Obviamente, 2010 não foi um “ano de ouro”: naquela época já havia crise de modelo de negócio, redações cortando custos e uma enxurrada de press releases virando notícia. Foram tomadas muitas decisões erradas. Quase tudo era feito na correria. Os passaralhos (como dizem hoje, layoffs) estavam se tornando comuns. Ou seja, o problema já existia, só estava em outra camada.

Mesa de trabalho do jornalista em 2010. Jornalismo digital.
Mesa de trabalho do jornalista em 2010 Crédito: Renan Martins Frade

Havia também pressão nas redações para publicar muito com equipes enxutas. Mas não existia inteligência artificial para terceirizar a pesquisa (errada) nem para padronizar os textos até todos parecerem iguais. O SEO era praticado, mas não era uma tática quase militar, capaz de decidir sozinho o sucesso ou fracasso de um site. As redes sociais tinham feed cronológico, então algoritmos não eram uma preocupação.

A apuração, ainda que fragilizada, aparecia mais. Já tínhamos ferramentas digitais para checar informações, o que ajudava bastante. 

De lá pra cá, o jornalismo declaratório só cresceu, e as colunas de opinião – com títulos fortes, chamativos, mas muitas vezes sem checagem ou o famoso “ir pra rua” pra furar bolhas – passaram a dominar as capas dos sites.

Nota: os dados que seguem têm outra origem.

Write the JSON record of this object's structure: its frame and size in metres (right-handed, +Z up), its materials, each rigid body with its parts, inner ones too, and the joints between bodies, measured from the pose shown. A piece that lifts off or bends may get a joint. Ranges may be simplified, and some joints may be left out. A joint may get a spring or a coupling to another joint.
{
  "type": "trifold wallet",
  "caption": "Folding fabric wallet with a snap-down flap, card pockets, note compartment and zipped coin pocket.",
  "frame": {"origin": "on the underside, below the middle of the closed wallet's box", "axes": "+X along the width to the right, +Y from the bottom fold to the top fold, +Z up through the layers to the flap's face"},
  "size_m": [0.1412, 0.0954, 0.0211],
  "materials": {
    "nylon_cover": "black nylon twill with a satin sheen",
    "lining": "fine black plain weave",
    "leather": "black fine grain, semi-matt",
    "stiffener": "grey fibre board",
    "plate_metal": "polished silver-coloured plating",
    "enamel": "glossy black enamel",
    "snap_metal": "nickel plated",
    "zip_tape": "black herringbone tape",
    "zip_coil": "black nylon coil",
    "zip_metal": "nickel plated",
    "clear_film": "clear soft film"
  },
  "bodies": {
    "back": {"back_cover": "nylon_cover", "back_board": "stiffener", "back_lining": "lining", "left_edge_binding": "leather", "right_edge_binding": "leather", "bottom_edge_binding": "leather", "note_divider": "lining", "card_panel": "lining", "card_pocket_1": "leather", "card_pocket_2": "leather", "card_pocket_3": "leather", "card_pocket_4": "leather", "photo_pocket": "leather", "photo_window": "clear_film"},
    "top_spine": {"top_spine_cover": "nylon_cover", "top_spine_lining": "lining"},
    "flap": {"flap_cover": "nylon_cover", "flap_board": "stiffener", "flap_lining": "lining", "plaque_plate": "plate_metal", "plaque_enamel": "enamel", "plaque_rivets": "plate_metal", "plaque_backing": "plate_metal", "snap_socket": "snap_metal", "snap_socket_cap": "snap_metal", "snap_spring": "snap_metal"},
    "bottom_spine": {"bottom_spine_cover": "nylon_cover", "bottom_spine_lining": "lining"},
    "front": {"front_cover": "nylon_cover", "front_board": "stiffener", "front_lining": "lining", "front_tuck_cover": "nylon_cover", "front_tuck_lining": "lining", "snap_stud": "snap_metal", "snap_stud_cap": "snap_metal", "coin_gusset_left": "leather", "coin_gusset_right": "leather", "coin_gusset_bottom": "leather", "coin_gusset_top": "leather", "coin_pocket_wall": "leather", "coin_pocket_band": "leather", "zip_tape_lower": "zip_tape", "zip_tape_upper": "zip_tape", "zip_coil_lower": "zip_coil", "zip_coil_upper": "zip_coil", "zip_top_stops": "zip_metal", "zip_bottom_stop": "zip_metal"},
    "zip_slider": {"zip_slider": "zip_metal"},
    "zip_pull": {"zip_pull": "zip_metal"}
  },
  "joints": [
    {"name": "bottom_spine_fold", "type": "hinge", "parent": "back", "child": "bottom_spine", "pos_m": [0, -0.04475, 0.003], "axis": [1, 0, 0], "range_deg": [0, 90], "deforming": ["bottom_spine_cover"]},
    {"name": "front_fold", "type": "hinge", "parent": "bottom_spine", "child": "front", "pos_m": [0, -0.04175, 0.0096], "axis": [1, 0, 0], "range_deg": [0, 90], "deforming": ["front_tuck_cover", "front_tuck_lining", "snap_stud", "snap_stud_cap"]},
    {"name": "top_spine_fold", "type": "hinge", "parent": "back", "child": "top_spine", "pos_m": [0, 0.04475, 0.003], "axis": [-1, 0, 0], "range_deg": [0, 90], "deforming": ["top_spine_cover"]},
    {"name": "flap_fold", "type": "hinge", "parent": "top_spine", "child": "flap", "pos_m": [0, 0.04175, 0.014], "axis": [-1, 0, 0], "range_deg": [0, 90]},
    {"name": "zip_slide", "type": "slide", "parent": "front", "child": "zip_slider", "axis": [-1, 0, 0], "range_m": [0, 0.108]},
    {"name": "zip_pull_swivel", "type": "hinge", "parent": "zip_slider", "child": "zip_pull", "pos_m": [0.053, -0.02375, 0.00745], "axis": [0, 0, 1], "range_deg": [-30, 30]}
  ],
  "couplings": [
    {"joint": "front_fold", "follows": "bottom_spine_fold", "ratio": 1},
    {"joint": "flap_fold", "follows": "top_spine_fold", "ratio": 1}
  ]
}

O ponto é: infelizmente, a maioria dos veículos e dos jornalistas aceitou e reforçou uma realidade em que as grandes empresas de tecnologia ditam as regras do jornalismo, moldando o conteúdo de acordo com isso. O resultado é um mundo quase distópico, que “é muito Black Mirror”, como se diz por aí.

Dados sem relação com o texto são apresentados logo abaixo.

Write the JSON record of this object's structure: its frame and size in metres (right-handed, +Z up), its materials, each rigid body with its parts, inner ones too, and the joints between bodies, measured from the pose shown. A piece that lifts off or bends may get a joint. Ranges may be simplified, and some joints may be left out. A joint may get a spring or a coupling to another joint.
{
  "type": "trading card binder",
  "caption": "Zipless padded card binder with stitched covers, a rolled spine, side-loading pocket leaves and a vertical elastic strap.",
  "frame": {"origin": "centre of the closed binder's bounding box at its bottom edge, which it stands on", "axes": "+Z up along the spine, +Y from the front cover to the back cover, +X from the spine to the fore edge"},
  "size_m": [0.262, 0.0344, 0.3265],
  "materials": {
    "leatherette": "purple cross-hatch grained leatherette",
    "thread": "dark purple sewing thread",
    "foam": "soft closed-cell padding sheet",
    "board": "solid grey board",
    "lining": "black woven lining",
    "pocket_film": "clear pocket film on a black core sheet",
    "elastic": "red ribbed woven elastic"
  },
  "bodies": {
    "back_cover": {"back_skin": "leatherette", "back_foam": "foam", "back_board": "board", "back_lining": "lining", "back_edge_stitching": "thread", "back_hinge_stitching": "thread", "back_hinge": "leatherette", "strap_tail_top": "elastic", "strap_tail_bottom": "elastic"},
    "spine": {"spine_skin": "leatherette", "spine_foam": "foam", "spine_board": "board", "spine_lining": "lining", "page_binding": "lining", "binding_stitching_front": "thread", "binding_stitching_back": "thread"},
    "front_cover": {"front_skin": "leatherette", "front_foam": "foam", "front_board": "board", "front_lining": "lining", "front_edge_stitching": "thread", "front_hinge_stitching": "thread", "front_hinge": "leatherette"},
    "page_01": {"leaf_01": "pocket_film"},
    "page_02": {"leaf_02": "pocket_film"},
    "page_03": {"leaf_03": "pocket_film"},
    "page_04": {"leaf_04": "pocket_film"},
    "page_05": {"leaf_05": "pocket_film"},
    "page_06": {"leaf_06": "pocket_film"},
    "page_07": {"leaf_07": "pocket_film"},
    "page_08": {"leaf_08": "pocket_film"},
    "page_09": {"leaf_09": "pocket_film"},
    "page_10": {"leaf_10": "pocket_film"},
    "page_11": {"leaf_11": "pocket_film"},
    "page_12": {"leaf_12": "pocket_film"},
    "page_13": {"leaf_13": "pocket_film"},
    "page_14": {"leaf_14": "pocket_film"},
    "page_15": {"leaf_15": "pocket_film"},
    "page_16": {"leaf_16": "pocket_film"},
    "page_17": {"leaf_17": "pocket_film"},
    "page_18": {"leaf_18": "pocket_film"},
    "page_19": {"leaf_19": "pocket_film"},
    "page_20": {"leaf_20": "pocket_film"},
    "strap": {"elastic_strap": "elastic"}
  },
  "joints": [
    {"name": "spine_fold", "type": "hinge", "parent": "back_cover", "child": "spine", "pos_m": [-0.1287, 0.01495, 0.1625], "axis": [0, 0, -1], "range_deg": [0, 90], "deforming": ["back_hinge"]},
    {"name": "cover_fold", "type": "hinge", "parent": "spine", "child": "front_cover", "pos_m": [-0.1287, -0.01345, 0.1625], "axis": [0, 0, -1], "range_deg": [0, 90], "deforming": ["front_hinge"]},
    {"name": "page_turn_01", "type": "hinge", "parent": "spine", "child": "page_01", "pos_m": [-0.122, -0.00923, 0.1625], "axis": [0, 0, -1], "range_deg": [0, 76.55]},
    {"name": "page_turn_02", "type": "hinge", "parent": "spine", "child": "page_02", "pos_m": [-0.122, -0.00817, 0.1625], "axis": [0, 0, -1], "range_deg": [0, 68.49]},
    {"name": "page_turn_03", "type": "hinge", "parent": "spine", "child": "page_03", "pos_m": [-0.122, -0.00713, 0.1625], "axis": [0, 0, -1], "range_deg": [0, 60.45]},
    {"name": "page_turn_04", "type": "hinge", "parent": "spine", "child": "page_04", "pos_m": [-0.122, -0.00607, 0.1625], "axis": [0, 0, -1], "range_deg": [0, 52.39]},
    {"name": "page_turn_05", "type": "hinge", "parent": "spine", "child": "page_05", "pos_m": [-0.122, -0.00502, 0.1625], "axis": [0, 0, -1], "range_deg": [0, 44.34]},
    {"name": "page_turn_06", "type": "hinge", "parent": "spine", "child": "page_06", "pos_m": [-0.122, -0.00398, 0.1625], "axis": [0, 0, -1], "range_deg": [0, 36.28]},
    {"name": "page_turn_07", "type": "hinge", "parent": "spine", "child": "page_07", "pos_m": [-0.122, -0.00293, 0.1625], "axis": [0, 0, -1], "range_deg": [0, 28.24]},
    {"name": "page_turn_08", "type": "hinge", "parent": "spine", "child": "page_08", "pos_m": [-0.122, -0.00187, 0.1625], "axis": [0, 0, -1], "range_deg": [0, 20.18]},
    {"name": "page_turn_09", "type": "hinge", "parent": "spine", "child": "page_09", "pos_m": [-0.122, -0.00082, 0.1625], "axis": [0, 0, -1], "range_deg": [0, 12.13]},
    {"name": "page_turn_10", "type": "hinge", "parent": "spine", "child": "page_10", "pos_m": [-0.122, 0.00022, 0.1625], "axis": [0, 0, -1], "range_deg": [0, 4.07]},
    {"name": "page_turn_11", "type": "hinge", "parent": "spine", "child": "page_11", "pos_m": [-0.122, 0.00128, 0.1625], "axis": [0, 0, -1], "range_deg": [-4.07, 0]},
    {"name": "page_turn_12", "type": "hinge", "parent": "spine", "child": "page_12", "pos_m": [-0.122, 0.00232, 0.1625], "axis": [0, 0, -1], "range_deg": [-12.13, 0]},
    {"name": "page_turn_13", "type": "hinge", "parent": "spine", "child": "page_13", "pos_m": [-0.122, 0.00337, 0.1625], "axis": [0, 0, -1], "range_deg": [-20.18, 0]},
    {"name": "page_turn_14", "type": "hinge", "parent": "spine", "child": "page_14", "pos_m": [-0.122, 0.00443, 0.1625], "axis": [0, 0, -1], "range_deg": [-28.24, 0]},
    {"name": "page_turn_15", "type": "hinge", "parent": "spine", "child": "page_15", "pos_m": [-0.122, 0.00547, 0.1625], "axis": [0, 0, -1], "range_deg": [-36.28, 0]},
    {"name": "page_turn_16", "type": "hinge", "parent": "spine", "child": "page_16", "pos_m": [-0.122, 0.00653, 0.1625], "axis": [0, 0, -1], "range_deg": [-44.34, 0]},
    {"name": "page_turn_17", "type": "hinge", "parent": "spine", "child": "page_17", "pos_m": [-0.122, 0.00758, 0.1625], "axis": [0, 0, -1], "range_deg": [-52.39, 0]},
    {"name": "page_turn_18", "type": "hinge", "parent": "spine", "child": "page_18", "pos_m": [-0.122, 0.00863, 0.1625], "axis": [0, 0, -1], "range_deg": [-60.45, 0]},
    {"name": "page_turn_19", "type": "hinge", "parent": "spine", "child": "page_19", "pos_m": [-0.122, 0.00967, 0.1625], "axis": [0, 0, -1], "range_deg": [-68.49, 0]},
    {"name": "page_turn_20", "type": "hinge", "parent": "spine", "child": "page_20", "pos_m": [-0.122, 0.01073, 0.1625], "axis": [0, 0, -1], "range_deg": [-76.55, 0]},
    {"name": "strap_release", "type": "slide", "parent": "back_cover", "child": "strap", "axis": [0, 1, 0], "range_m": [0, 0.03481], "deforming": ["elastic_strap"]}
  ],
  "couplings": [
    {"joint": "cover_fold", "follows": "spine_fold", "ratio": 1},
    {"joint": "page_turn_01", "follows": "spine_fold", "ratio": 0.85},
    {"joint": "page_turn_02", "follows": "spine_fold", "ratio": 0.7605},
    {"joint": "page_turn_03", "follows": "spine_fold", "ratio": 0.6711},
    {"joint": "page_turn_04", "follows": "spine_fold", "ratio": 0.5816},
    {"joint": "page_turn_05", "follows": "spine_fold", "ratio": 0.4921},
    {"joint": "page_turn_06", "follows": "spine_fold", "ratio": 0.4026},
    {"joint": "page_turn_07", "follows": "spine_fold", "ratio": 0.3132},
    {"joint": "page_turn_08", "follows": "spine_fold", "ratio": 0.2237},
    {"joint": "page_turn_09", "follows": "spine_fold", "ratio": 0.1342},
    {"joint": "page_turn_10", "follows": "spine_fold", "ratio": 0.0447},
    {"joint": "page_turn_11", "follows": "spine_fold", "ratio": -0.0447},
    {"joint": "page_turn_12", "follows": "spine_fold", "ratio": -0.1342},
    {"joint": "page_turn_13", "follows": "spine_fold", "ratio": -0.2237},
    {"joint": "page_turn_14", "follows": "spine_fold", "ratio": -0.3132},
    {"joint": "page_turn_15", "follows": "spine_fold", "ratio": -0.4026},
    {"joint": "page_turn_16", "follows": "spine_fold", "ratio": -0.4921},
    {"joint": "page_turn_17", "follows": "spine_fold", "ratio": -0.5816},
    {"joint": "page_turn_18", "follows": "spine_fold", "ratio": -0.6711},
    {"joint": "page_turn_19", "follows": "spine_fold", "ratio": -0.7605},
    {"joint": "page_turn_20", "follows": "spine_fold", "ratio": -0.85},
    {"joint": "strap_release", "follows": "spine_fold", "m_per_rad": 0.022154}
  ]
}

Não é nostalgia barata, nem um desejo de voltar a 2010. Muitos avanços, bons ou ruins, vieram para ficar. Existem canais inteiros de TV totalmente pelo YouTube, de forma independente, por exemplo. Hoje é possível produzir muita coisa de qualidade com menos tempo e recursos, A inteligência artificial ajuda, sim, mas exercitar o raciocínio continua sendo essencial. 

Só que o ritmo insano dos anos 2020 já dá sinais de fadiga – e muita gente deve simplesmente decidir descer desse trem-bala. Sem falar que a IA está entupindo nossos feeds (e a nossa vida) de conteúdo de baixa qualidade.

A solução continua sendo a velha inteligência humana, usando a tecnologia como apoio.